Goal
Write out all the data again, exactly as it stands.

··· Given entries

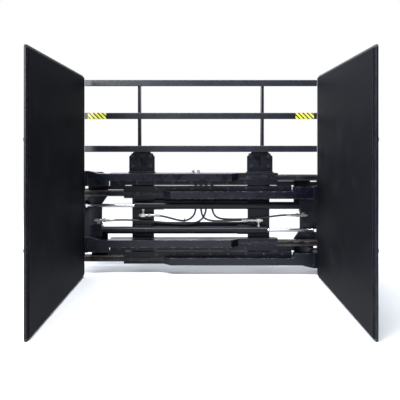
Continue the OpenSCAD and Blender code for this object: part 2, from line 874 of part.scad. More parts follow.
module pad_rubber() {
    x0 = pad_x;
    x1 = pad_x + rubber_t;
    low = [PAD_Y[0] + border, border];
    high = [PAD_Y[1] - border, pad_h - border];
    color("#141418")
    intersection() {
        along_x(x0, x1) cut_area(low, high, pad_cut);
        along_y(low.x, high.x)
            polygon([[x0, low.y + bevel], [x0 + bevel, low.y], [x1, low.y],
                [x1, high.y], [x0 + bevel, high.y], [x0, high.y - bevel]]);
        translate([0, 0, low.y]) linear_extrude(high.y - low.y)
            polygon([[x0, low.x + bevel], [x0 + bevel, low.x], [x1, low.x],
                [x1, high.x], [x0 + bevel, high.x], [x0, high.x - bevel]]);
    }
}

spine_t = 21;
collar = 3;

// Heights of a pad's two hubs: above the lower boss and under the upper one
function hubs(low_top, up_bottom) = [low_top + collar, up_bottom - collar - hub_h];
HUBS_LEFT = hubs(own_low[1] + beam_h, own_low[0]);
HUBS_RIGHT = hubs(ROWS[3] + 40, ROWS[1] - 38);

module pad_spine(hub_zs) {
    x0 = pad_x + rubber_t + plate_t;
    color("#1f2228")
    difference() {
        union() {
            box([x0, pivot_y - 70, 60], [x0 + spine_t, pivot_y + 70, pad_h * 0.75]);
            for (z = [pad_h * 0.3, pad_h * 0.68]) {
                box([x0, PAD_Y[0] + 40, z - 8], [x0 + 16, PAD_Y[1] - 40, z + 8]);
            }
            for (z = hub_zs) {
                box([x0, pivot_y - hub_r, z], [pin_x, pivot_y + hub_r, z + hub_h]);
                translate([pin_x, pivot_y, z]) cylinder(r = hub_r, h = hub_h);
            }
        }
        for (z = hub_zs) {
            translate([pin_x, pivot_y, z - 1]) cylinder(r = pin_r + bush_t + weld, h = hub_h + 2);
        }
    }
}

// Flanged bushes: the lower one's collar is under its hub, the upper one's above
module pad_bushes(hub_zs) {
    color("#a5803e")
    for (i = [0, 1]) {
        z = hub_zs[i];
        translate([pin_x, pivot_y, 0]) difference() {
            union() {
                translate([0, 0, z]) cylinder(r = pin_r + bush_t, h = hub_h);
                translate([0, 0, i == 0 ? z - collar + slip : z + hub_h])
                    cylinder(r = hub_r - 3, h = collar - slip);
            }
            translate([0, 0, z - 10]) cylinder(r = pin_r + run, h = hub_h + 20);
        }
    }
}

// ---- every node ----

home() channel(0, true);  // channel_1
home() opposite() channel(2);  // channel_2
home() channel(2);  // channel_3
home() opposite() channel(0);  // channel_4
home() slide_bearings();
home() bearing_screws();
home() mirrored() upright();  // upright_left
home() upright();  // upright_right
home() cross_bars();
home() upper_hooks();
home() lower_hooks();
home() frame_bolts();
home() backrest_lugs();
home() mirrored() post();  // backrest_post_left
home() post();  // backrest_post_right
home() backrest_rail(0);  // backrest_rail_lower
home() backrest_rail(1);  // backrest_rail_middle
home() backrest_rail(2);  // backrest_rail_upper
home() hazard_plates();
home() cylinder_saddles();
home() barrel();  // barrel_lower
home() opposite() barrel();  // barrel_upper
home() glands();
home() rod_seals();
home() base_caps();
home() port_elbows();
home() valve_block();
home() relief_cartridge();
home() inlet_adapters();
home() hose_adapters();
home() cable_tie();
home() hose(ROUTE_1, hose_d);  // hose_1
home() hose(ROUTE_2, hose_d);  // hose_2
home() hose(ROUTE_3, hose_d);  // hose_3
home() hose(ROUTE_4, hose_d);  // hose_4
home() slide_bar(0);  // slide_bar_left_upper
home() slide_bar(2);  // slide_bar_left_lower
home() opposite() slide_bar(2);  // slide_bar_right_upper
home() opposite() slide_bar(0);  // slide_bar_right_lower
home() arm_base();  // arm_base_left
home() opposite() arm_base();  // arm_base_right
home() forward_arm();  // forward_arm_left
home() opposite() forward_arm();  // forward_arm_right
home() opposite() rod();  // rod_left
home() rod();  // rod_right
home() opposite() piston();  // piston_left
home() piston();  // piston_right
home() pivot_pin();  // pivot_pin_left
home() opposite() pivot_pin();  // pivot_pin_right
home() bumpers();  // bumpers_left
home() opposite() bumpers();  // bumpers_right
home() mirrored() pad_plate();  // pad_plate_left
home() pad_plate();  // pad_plate_right
home() mirrored() pad_rubber();  // pad_rubber_left
home() pad_rubber();  // pad_rubber_right
home() mirrored() pad_spine(HUBS_LEFT);  // pad_spine_left
home() pad_spine(HUBS_RIGHT);  // pad_spine_right
home() mirrored() pad_bushes(HUBS_LEFT);  // pad_bushes_left
home() pad_bushes(HUBS_RIGHT);  // pad_bushes_right
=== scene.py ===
import json
import math

import bmesh
import bpy
from bpy.props import FloatProperty, FloatVectorProperty, PointerProperty
from mathutils import Matrix, Vector


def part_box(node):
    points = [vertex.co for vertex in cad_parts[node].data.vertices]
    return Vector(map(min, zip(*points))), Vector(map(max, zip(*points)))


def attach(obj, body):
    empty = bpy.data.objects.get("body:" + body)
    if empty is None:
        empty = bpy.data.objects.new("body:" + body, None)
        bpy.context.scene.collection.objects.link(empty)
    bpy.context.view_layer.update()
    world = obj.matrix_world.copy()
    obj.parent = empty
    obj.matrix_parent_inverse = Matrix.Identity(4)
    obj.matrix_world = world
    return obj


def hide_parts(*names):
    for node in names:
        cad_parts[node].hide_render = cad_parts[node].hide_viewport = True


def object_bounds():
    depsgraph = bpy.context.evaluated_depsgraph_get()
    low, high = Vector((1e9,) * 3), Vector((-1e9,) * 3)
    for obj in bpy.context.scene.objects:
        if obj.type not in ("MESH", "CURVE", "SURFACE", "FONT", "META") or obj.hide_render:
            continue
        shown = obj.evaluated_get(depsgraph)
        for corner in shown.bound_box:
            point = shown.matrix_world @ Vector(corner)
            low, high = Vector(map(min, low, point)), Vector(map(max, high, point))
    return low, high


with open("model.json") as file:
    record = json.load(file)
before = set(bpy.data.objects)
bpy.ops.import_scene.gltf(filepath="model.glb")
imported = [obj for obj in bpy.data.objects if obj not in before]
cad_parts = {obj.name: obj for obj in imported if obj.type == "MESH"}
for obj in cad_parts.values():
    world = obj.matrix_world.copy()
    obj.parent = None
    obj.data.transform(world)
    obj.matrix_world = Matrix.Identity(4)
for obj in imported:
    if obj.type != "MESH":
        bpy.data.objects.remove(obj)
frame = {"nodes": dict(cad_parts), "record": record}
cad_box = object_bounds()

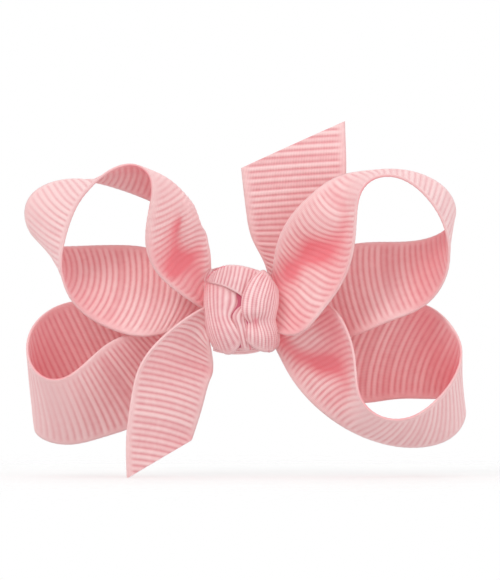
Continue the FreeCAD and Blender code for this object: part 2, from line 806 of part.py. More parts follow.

······

Full response
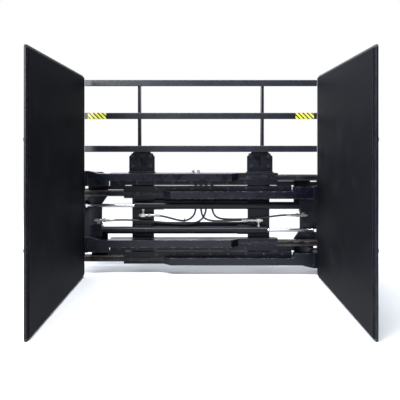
Continue the OpenSCAD and Blender code for this object: part 2, from line 874 of part.scad. More parts follow.
module pad_rubber() {
    x0 = pad_x;
    x1 = pad_x + rubber_t;
    low = [PAD_Y[0] + border, border];
    high = [PAD_Y[1] - border, pad_h - border];
    color("#141418")
    intersection() {
        along_x(x0, x1) cut_area(low, high, pad_cut);
        along_y(low.x, high.x)
            polygon([[x0, low.y + bevel], [x0 + bevel, low.y], [x1, low.y],
                [x1, high.y], [x0 + bevel, high.y], [x0, high.y - bevel]]);
        translate([0, 0, low.y]) linear_extrude(high.y - low.y)
            polygon([[x0, low.x + bevel], [x0 + bevel, low.x], [x1, low.x],
                [x1, high.x], [x0 + bevel, high.x], [x0, high.x - bevel]]);
    }
}

spine_t = 21;
collar = 3;

// Heights of a pad's two hubs: above the lower boss and under the upper one
function hubs(low_top, up_bottom) = [low_top + collar, up_bottom - collar - hub_h];
HUBS_LEFT = hubs(own_low[1] + beam_h, own_low[0]);
HUBS_RIGHT = hubs(ROWS[3] + 40, ROWS[1] - 38);

module pad_spine(hub_zs) {
    x0 = pad_x + rubber_t + plate_t;
    color("#1f2228")
    difference() {
        union() {
            box([x0, pivot_y - 70, 60], [x0 + spine_t, pivot_y + 70, pad_h * 0.75]);
            for (z = [pad_h * 0.3, pad_h * 0.68]) {
                box([x0, PAD_Y[0] + 40, z - 8], [x0 + 16, PAD_Y[1] - 40, z + 8]);
            }
            for (z = hub_zs) {
                box([x0, pivot_y - hub_r, z], [pin_x, pivot_y + hub_r, z + hub_h]);
                translate([pin_x, pivot_y, z]) cylinder(r = hub_r, h = hub_h);
            }
        }
        for (z = hub_zs) {
            translate([pin_x, pivot_y, z - 1]) cylinder(r = pin_r + bush_t + weld, h = hub_h + 2);
        }
    }
}

// Flanged bushes: the lower one's collar is under its hub, the upper one's above
module pad_bushes(hub_zs) {
    color("#a5803e")
    for (i = [0, 1]) {
        z = hub_zs[i];
        translate([pin_x, pivot_y, 0]) difference() {
            union() {
                translate([0, 0, z]) cylinder(r = pin_r + bush_t, h = hub_h);
                translate([0, 0, i == 0 ? z - collar + slip : z + hub_h])
                    cylinder(r = hub_r - 3, h = collar - slip);
            }
            translate([0, 0, z - 10]) cylinder(r = pin_r + run, h = hub_h + 20);
        }
    }
}

// ---- every node ----

home() channel(0, true);  // channel_1
home() opposite() channel(2);  // channel_2
home() channel(2);  // channel_3
home() opposite() channel(0);  // channel_4
home() slide_bearings();
home() bearing_screws();
home() mirrored() upright();  // upright_left
home() upright();  // upright_right
home() cross_bars();
home() upper_hooks();
home() lower_hooks();
home() frame_bolts();
home() backrest_lugs();
home() mirrored() post();  // backrest_post_left
home() post();  // backrest_post_right
home() backrest_rail(0);  // backrest_rail_lower
home() backrest_rail(1);  // backrest_rail_middle
home() backrest_rail(2);  // backrest_rail_upper
home() hazard_plates();
home() cylinder_saddles();
home() barrel();  // barrel_lower
home() opposite() barrel();  // barrel_upper
home() glands();
home() rod_seals();
home() base_caps();
home() port_elbows();
home() valve_block();
home() relief_cartridge();
home() inlet_adapters();
home() hose_adapters();
home() cable_tie();
home() hose(ROUTE_1, hose_d);  // hose_1
home() hose(ROUTE_2, hose_d);  // hose_2
home() hose(ROUTE_3, hose_d);  // hose_3
home() hose(ROUTE_4, hose_d);  // hose_4
home() slide_bar(0);  // slide_bar_left_upper
home() slide_bar(2);  // slide_bar_left_lower
home() opposite() slide_bar(2);  // slide_bar_right_upper
home() opposite() slide_bar(0);  // slide_bar_right_lower
home() arm_base();  // arm_base_left
home() opposite() arm_base();  // arm_base_right
home() forward_arm();  // forward_arm_left
home() opposite() forward_arm();  // forward_arm_right
home() opposite() rod();  // rod_left
home() rod();  // rod_right
home() opposite() piston();  // piston_left
home() piston();  // piston_right
home() pivot_pin();  // pivot_pin_left
home() opposite() pivot_pin();  // pivot_pin_right
home() bumpers();  // bumpers_left
home() opposite() bumpers();  // bumpers_right
home() mirrored() pad_plate();  // pad_plate_left
home() pad_plate();  // pad_plate_right
home() mirrored() pad_rubber();  // pad_rubber_left
home() pad_rubber();  // pad_rubber_right
home() mirrored() pad_spine(HUBS_LEFT);  // pad_spine_left
home() pad_spine(HUBS_RIGHT);  // pad_spine_right
home() mirrored() pad_bushes(HUBS_LEFT);  // pad_bushes_left
home() pad_bushes(HUBS_RIGHT);  // pad_bushes_right
=== scene.py ===
import json
import math

import bmesh
import bpy
from bpy.props import FloatProperty, FloatVectorProperty, PointerProperty
from mathutils import Matrix, Vector


def part_box(node):
    points = [vertex.co for vertex in cad_parts[node].data.vertices]
    return Vector(map(min, zip(*points))), Vector(map(max, zip(*points)))


def attach(obj, body):
    empty = bpy.data.objects.get("body:" + body)
    if empty is None:
        empty = bpy.data.objects.new("body:" + body, None)
        bpy.context.scene.collection.objects.link(empty)
    bpy.context.view_layer.update()
    world = obj.matrix_world.copy()
    obj.parent = empty
    obj.matrix_parent_inverse = Matrix.Identity(4)
    obj.matrix_world = world
    return obj


def hide_parts(*names):
    for node in names:
        cad_parts[node].hide_render = cad_parts[node].hide_viewport = True


def object_bounds():
    depsgraph = bpy.context.evaluated_depsgraph_get()
    low, high = Vector((1e9,) * 3), Vector((-1e9,) * 3)
    for obj in bpy.context.scene.objects:
        if obj.type not in ("MESH", "CURVE", "SURFACE", "FONT", "META") or obj.hide_render:
            continue
        shown = obj.evaluated_get(depsgraph)
        for corner in shown.bound_box:
            point = shown.matrix_world @ Vector(corner)
            low, high = Vector(map(min, low, point)), Vector(map(max, high, point))
    return low, high


with open("model.json") as file:
    record = json.load(file)
before = set(bpy.data.objects)
bpy.ops.import_scene.gltf(filepath="model.glb")
imported = [obj for obj in bpy.data.objects if obj not in before]
cad_parts = {obj.name: obj for obj in imported if obj.type == "MESH"}
for obj in cad_parts.values():
    world = obj.matrix_world.copy()
    obj.parent = None
    obj.data.transform(world)
    obj.matrix_world = Matrix.Identity(4)
for obj in imported:
    if obj.type != "MESH":
        bpy.data.objects.remove(obj)
frame = {"nodes": dict(cad_parts), "record": record}
cad_box = object_bounds()

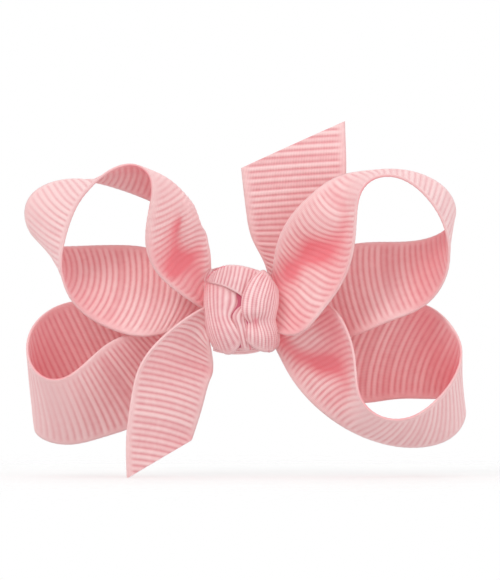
Continue the FreeCAD and Blender code for this object: part 2, from line 806 of part.py. More parts follow.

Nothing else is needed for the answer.